I accidentally gave myself the wrong sandwiches. I meant to only use 1 slice of cheese on mine and give 2 to DH, because I figured he'd complaing about only one slice. I accidentally put my eggs on the muffins with full slices instead of half (he likes his eggs beyond overdone, so I usually rescue mine early). I didn't even notice until I was halfway through eating one. The funny thing is, he didn't notice either--he just kept saying how good they were! So, lesson learned--only one slice for each of us from now on!

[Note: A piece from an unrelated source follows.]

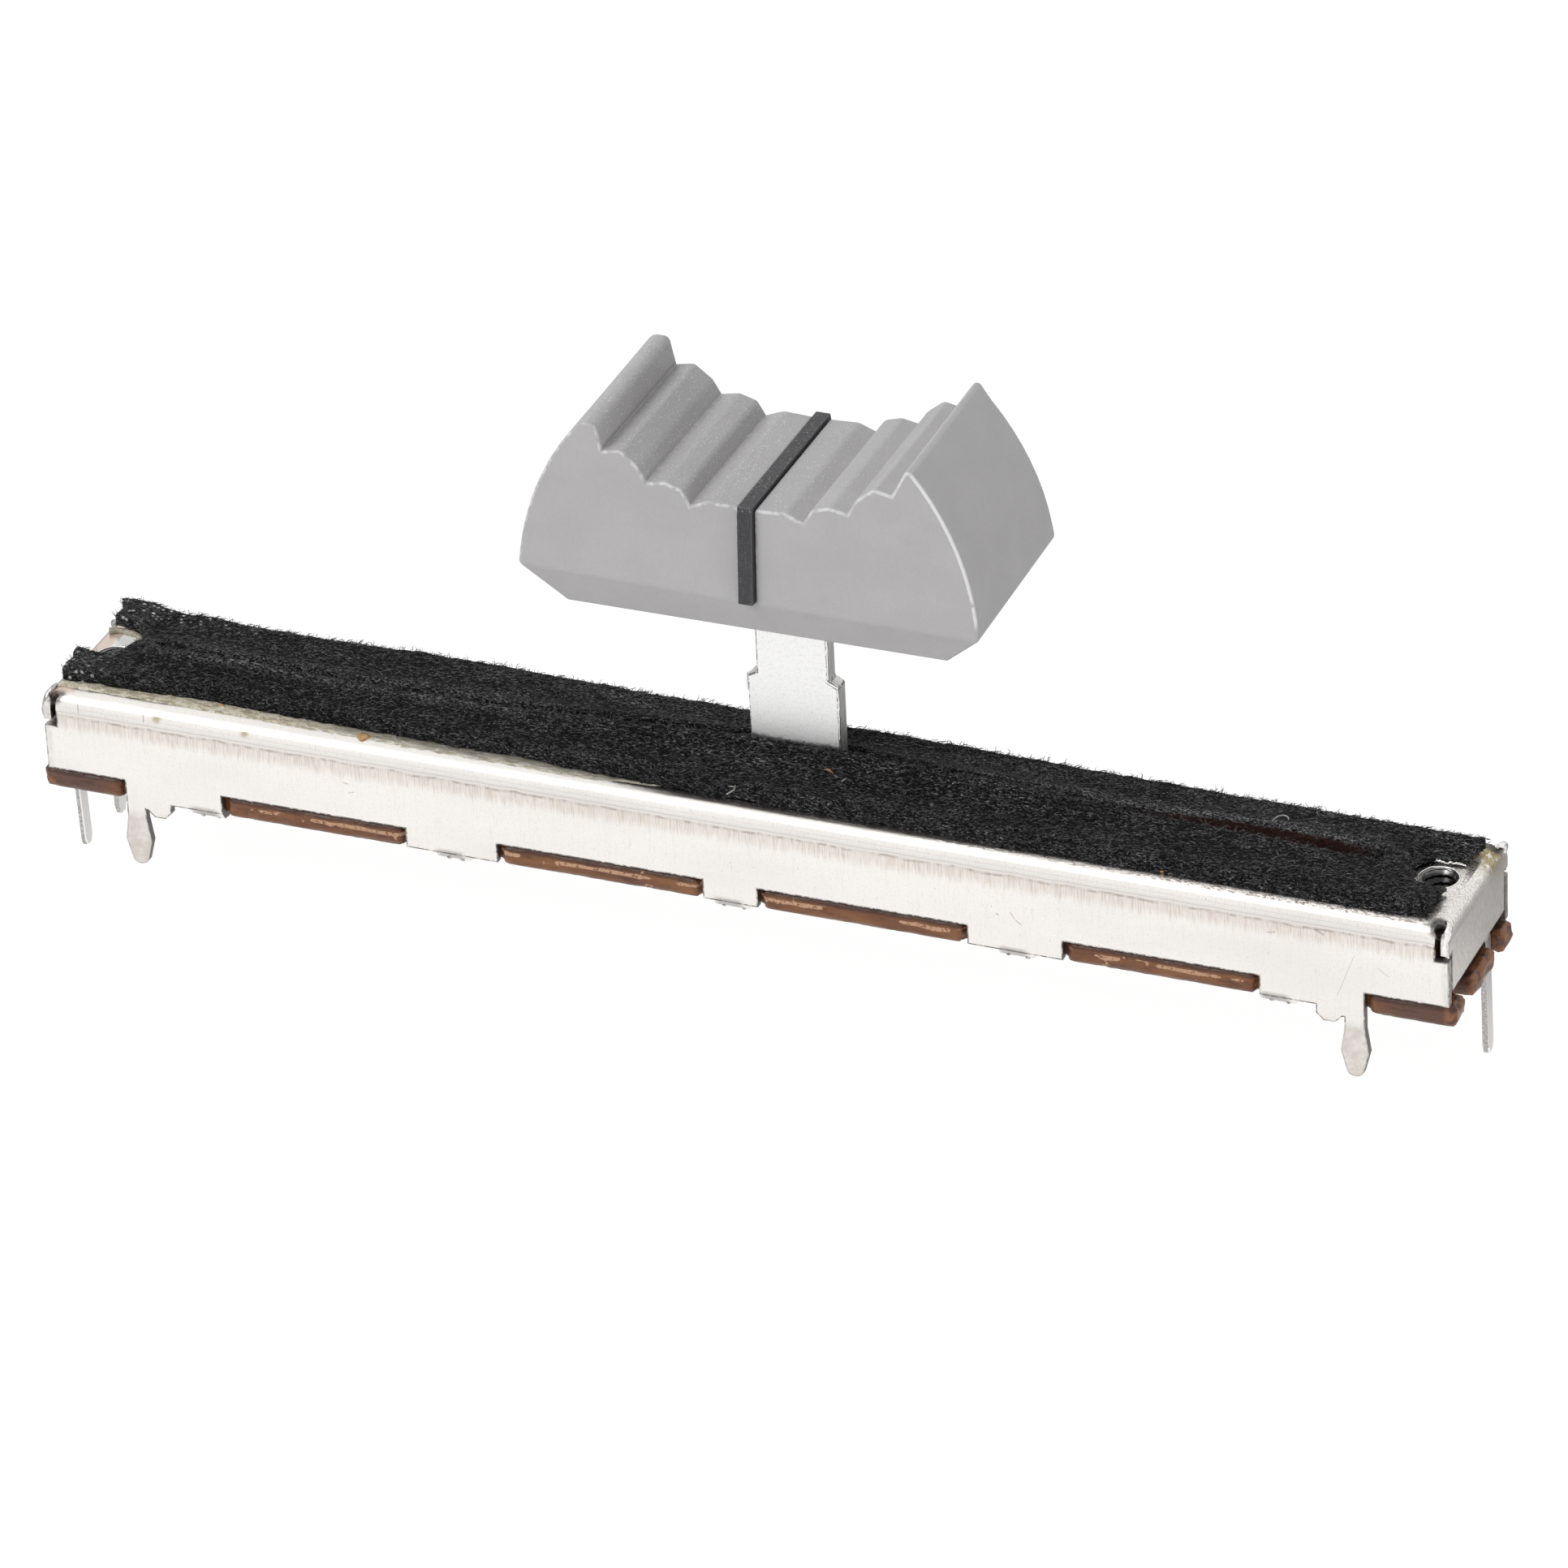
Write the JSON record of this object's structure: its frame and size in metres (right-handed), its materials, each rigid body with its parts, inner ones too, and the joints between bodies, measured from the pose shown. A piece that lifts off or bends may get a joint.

Today should be a fun day. I had to work last night and this morning, but I'm finally done, so we're just going to hang out and have a good time. We're thinking of going to the movies--there's a few things I want to see. Other than that, my only agenda item for today is to get a Dustbuster! The kitties insist on taking pieces of their food out of the bowl and eating them on the floor. That's fine, but there's always a leftover chunk they don't eat, so after a few hours my floor is covered with crumbs!

4:35pm

--2/3 kids popcorn (no butter)
--1 oz serving on mini M&M's

I got caught waiting a long time after my movie, The Sisterhood of the Traveling Pants (pretty good--at bit simple and 2-dimensional but not a bad way to pass a hot Saturday afternoon) ended and DH's showing of Batman Begin (he really loved it!) got out and I was starving so I broke down and bought a kid's pack at the concession stand

5:30pm

--2 cups assorted veggies
--3/4 cup chicken breast
--1/2 cup soba noodles
--1/4 cup peanut sauce
--1T. oil
--1/4 cup mango sorbet
--1 banana wonton

We went to Stir Crazy after the movie and wow! is this restaurant a keeper! Their stir fry was really, really good, the atmosphere was nice, and the service was great. It was so nice to get a healthy enough meal at a restaurant and actually have it be something I want to eat.

9:30pm

--1 meatball sandwich
--4 cheese sticks

We caught a late dinner. It was a little heavy, but at least I didn't get cheese on my sandwich and I split the appetizer with DH.

12:00am

--2 cups reduced sugar fruity pebbles
--2/3 cup 1% milk

I've stayed up way too late watching Sports Night, and I got a little snacky. Time to head to bed!